*What to produce*. Restate the entire listing word for word.

— Start Data segment —

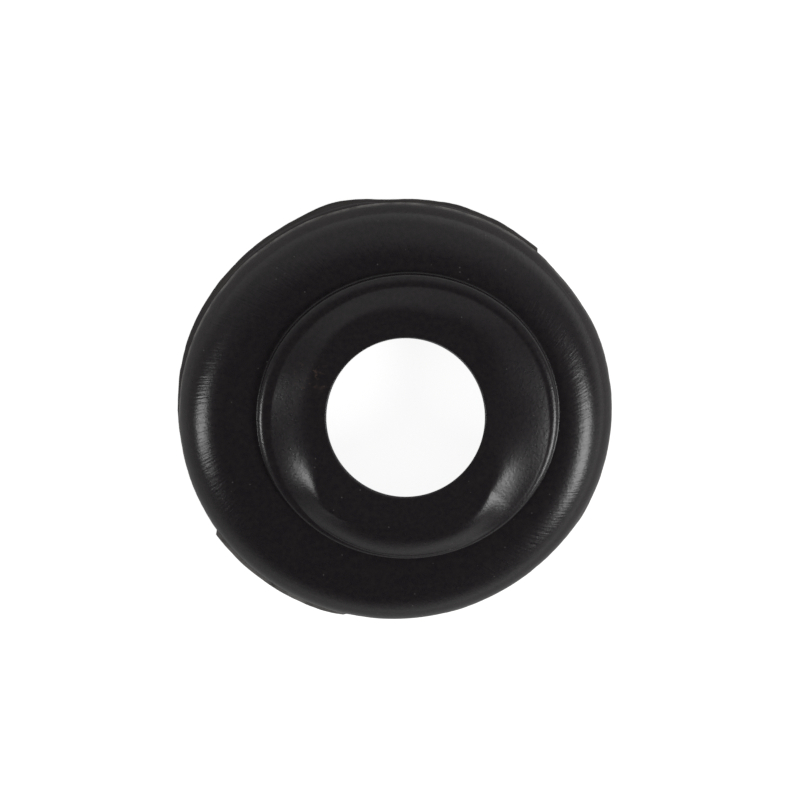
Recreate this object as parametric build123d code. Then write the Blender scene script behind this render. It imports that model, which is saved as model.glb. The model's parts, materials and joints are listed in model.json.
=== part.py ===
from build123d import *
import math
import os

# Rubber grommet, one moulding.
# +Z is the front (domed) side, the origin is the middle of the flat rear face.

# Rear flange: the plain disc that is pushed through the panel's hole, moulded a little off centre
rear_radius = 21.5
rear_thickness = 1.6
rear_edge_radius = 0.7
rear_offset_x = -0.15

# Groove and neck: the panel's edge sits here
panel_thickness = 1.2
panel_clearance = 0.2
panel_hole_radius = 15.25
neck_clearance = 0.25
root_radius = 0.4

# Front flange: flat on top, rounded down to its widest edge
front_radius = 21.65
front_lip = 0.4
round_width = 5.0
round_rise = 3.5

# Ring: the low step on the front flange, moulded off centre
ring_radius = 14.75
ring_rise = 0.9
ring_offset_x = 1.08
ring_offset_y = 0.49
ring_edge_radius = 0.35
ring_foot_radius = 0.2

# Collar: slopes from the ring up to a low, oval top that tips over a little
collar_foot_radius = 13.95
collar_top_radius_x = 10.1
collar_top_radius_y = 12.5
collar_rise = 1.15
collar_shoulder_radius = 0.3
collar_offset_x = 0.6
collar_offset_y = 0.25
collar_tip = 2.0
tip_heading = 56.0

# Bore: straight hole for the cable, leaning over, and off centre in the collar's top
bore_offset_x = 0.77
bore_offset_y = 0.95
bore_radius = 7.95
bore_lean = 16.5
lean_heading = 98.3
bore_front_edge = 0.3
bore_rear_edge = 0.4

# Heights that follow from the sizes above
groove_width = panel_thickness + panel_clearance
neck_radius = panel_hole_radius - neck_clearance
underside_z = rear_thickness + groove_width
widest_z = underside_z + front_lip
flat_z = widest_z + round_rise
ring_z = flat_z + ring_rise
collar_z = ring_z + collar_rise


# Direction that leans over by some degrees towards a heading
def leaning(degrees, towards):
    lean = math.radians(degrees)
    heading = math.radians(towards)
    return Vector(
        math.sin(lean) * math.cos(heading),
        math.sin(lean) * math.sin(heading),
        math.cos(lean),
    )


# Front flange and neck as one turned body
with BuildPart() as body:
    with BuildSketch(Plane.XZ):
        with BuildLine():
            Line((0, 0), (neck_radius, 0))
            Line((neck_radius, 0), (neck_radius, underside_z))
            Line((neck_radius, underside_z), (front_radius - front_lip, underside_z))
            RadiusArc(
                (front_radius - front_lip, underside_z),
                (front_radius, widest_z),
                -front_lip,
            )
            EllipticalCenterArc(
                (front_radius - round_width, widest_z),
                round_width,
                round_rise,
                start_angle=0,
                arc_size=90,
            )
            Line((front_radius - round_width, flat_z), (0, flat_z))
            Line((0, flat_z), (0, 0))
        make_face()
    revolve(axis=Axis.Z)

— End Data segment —

*Answer for this exercise*.
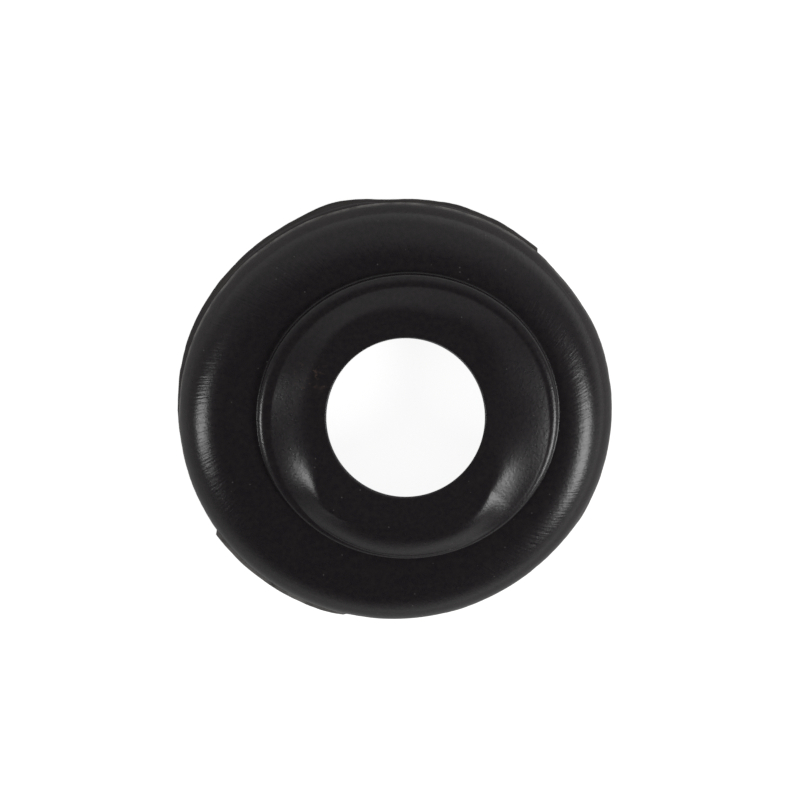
Recreate this object as parametric build123d code. Then write the Blender scene script behind this render. It imports that model, which is saved as model.glb. The model's parts, materials and joints are listed in model.json.
=== part.py ===
from build123d import *
import math
import os

# Rubber grommet, one moulding.
# +Z is the front (domed) side, the origin is the middle of the flat rear face.

# Rear flange: the plain disc that is pushed through the panel's hole, moulded a little off centre
rear_radius = 21.5
rear_thickness = 1.6
rear_edge_radius = 0.7
rear_offset_x = -0.15

# Groove and neck: the panel's edge sits here
panel_thickness = 1.2
panel_clearance = 0.2
panel_hole_radius = 15.25
neck_clearance = 0.25
root_radius = 0.4

# Front flange: flat on top, rounded down to its widest edge
front_radius = 21.65
front_lip = 0.4
round_width = 5.0
round_rise = 3.5

# Ring: the low step on the front flange, moulded off centre
ring_radius = 14.75
ring_rise = 0.9
ring_offset_x = 1.08
ring_offset_y = 0.49
ring_edge_radius = 0.35
ring_foot_radius = 0.2

# Collar: slopes from the ring up to a low, oval top that tips over a little
collar_foot_radius = 13.95
collar_top_radius_x = 10.1
collar_top_radius_y = 12.5
collar_rise = 1.15
collar_shoulder_radius = 0.3
collar_offset_x = 0.6
collar_offset_y = 0.25
collar_tip = 2.0
tip_heading = 56.0

# Bore: straight hole for the cable, leaning over, and off centre in the collar's top
bore_offset_x = 0.77
bore_offset_y = 0.95
bore_radius = 7.95
bore_lean = 16.5
lean_heading = 98.3
bore_front_edge = 0.3
bore_rear_edge = 0.4

# Heights that follow from the sizes above
groove_width = panel_thickness + panel_clearance
neck_radius = panel_hole_radius - neck_clearance
underside_z = rear_thickness + groove_width
widest_z = underside_z + front_lip
flat_z = widest_z + round_rise
ring_z = flat_z + ring_rise
collar_z = ring_z + collar_rise


# Direction that leans over by some degrees towards a heading
def leaning(degrees, towards):
    lean = math.radians(degrees)
    heading = math.radians(towards)
    return Vector(
        math.sin(lean) * math.cos(heading),
        math.sin(lean) * math.sin(heading),
        math.cos(lean),
    )


# Front flange and neck as one turned body
with BuildPart() as body:
    with BuildSketch(Plane.XZ):
        with BuildLine():
            Line((0, 0), (neck_radius, 0))
            Line((neck_radius, 0), (neck_radius, underside_z))
            Line((neck_radius, underside_z), (front_radius - front_lip, underside_z))
            RadiusArc(
                (front_radius - front_lip, underside_z),
                (front_radius, widest_z),
                -front_lip,
            )
            EllipticalCenterArc(
                (front_radius - round_width, widest_z),
                round_width,
                round_rise,
                start_angle=0,
                arc_size=90,
            )
            Line((front_radius - round_width, flat_z), (0, flat_z))
            Line((0, flat_z), (0, 0))
        make_face()
    revolve(axis=Axis.Z)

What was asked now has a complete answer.